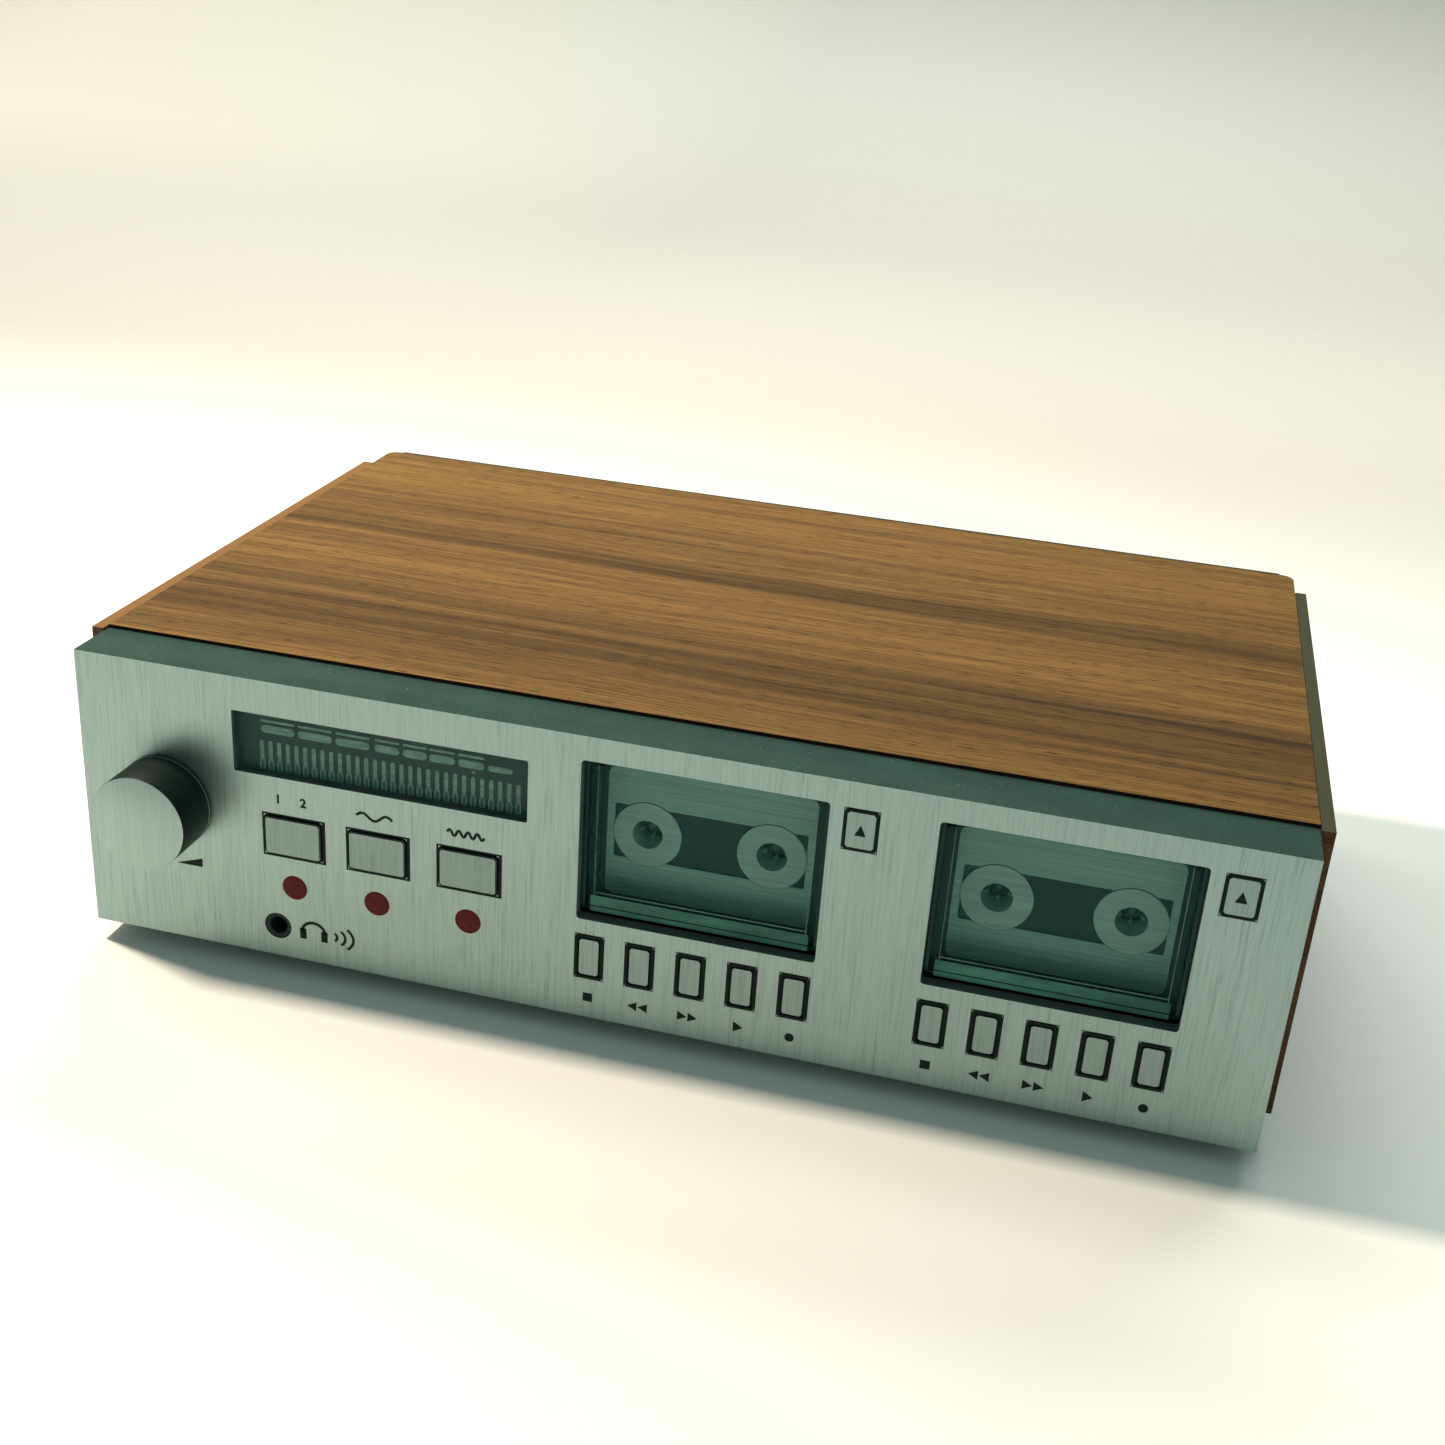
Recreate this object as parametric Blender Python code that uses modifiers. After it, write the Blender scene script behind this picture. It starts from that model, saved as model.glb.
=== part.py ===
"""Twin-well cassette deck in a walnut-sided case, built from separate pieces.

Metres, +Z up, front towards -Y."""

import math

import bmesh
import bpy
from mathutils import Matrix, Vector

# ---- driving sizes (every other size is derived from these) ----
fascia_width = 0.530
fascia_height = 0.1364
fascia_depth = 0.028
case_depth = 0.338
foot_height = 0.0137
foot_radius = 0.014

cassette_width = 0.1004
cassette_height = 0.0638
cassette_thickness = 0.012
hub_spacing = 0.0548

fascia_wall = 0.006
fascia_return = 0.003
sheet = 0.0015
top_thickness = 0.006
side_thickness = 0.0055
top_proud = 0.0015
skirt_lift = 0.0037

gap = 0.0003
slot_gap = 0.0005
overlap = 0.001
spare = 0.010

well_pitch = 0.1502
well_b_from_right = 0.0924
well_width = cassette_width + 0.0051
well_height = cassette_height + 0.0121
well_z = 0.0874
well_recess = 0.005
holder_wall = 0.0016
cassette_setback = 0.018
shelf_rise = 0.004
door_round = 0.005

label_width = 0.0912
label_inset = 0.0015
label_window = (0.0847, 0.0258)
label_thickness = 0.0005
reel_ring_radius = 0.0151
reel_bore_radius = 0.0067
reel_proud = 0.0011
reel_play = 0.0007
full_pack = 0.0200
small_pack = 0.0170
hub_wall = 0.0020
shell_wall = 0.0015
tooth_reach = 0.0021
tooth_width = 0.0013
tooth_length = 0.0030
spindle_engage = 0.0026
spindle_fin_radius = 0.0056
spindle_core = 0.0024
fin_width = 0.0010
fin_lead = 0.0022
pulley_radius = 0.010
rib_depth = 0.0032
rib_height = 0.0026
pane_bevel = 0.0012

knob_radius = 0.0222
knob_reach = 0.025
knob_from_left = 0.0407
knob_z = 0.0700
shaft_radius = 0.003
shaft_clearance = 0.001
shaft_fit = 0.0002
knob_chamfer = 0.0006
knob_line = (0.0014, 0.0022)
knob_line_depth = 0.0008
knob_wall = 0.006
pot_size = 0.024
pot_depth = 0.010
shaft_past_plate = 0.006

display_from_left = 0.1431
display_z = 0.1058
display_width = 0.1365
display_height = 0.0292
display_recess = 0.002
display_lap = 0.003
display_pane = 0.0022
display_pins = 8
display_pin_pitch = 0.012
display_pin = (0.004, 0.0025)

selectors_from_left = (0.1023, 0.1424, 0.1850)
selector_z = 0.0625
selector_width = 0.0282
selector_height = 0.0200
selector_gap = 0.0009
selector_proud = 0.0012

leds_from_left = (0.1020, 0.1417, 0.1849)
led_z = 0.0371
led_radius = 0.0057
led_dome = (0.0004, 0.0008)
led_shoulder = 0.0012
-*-
## Required task
Everything from the first line of the material through the line containing "from mathutils import Matrix, Vector" is to be printed exactly; lines after that are to be left out.

## Result
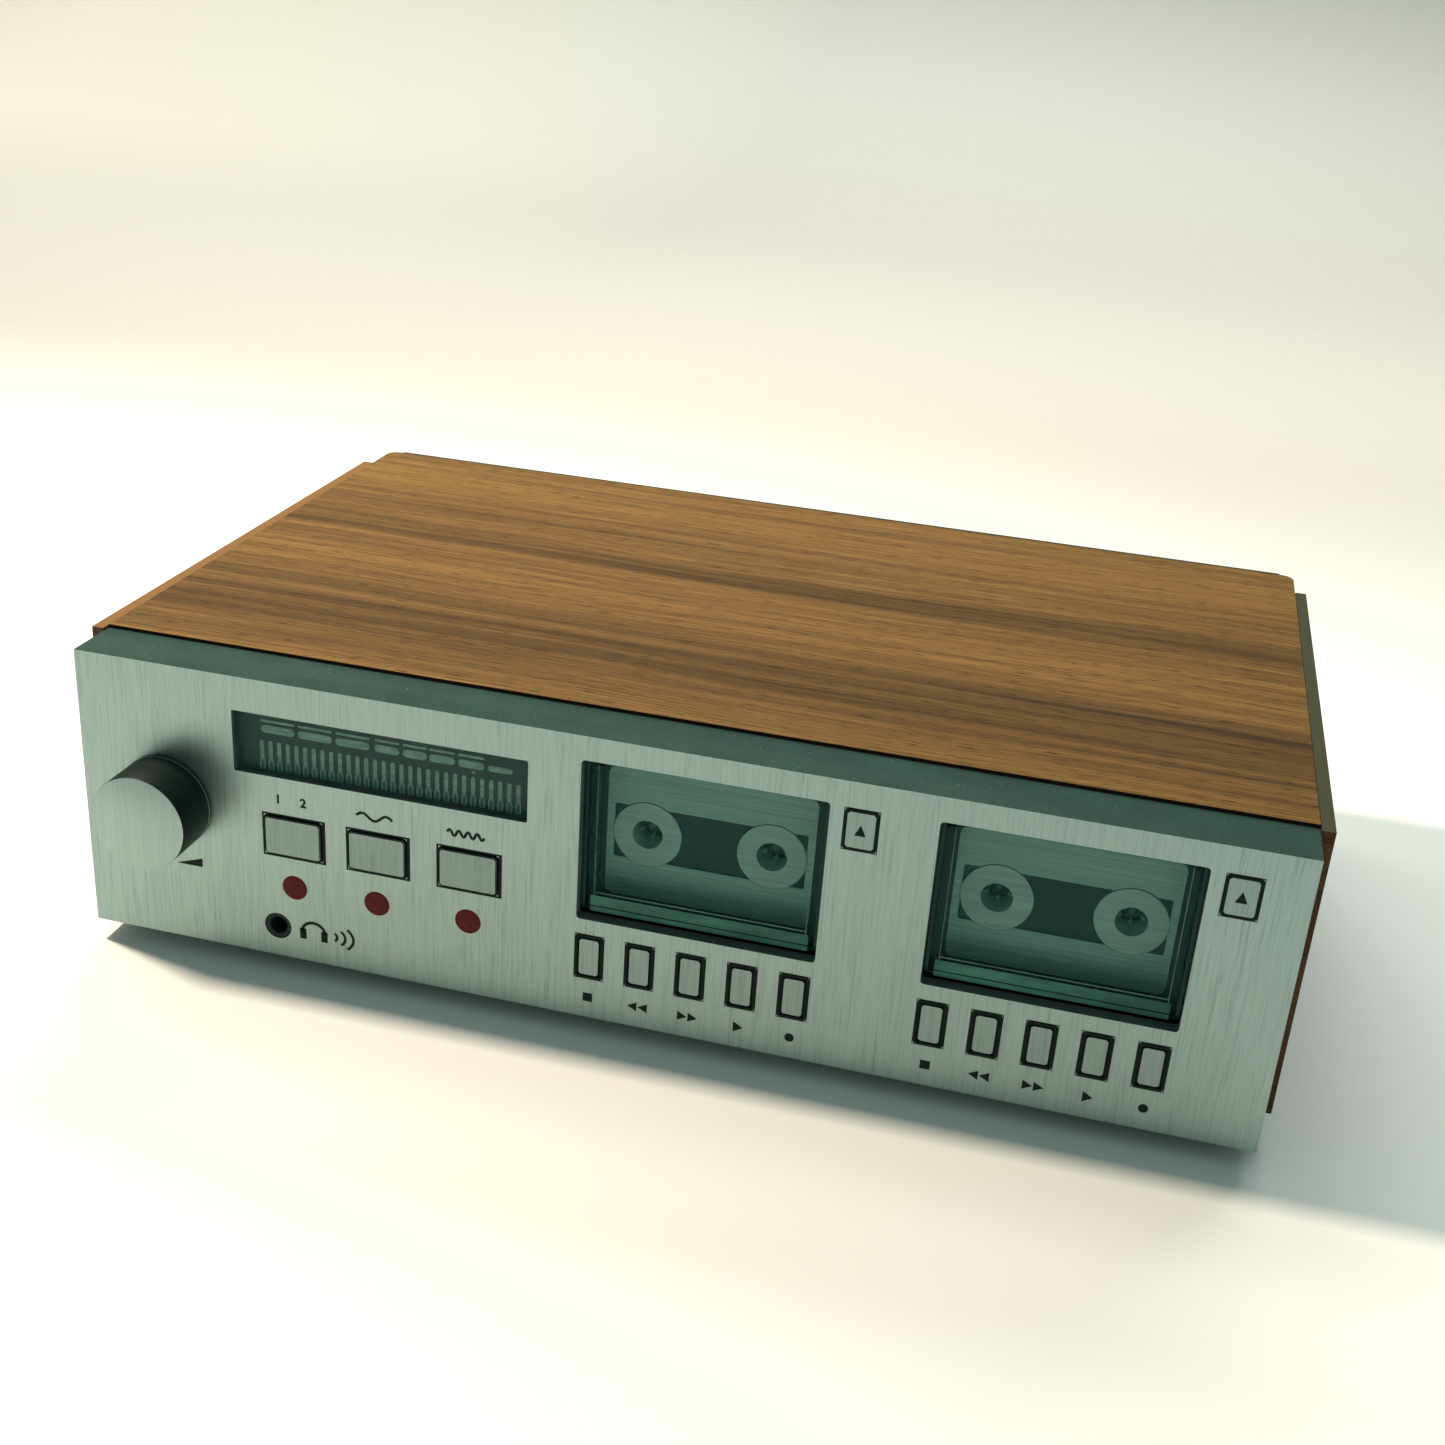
Recreate this object as parametric Blender Python code that uses modifiers. After it, write the Blender scene script behind this picture. It starts from that model, saved as model.glb.
=== part.py ===
"""Twin-well cassette deck in a walnut-sided case, built from separate pieces.

Metres, +Z up, front towards -Y."""

import math

import bmesh
import bpy
from mathutils import Matrix, Vector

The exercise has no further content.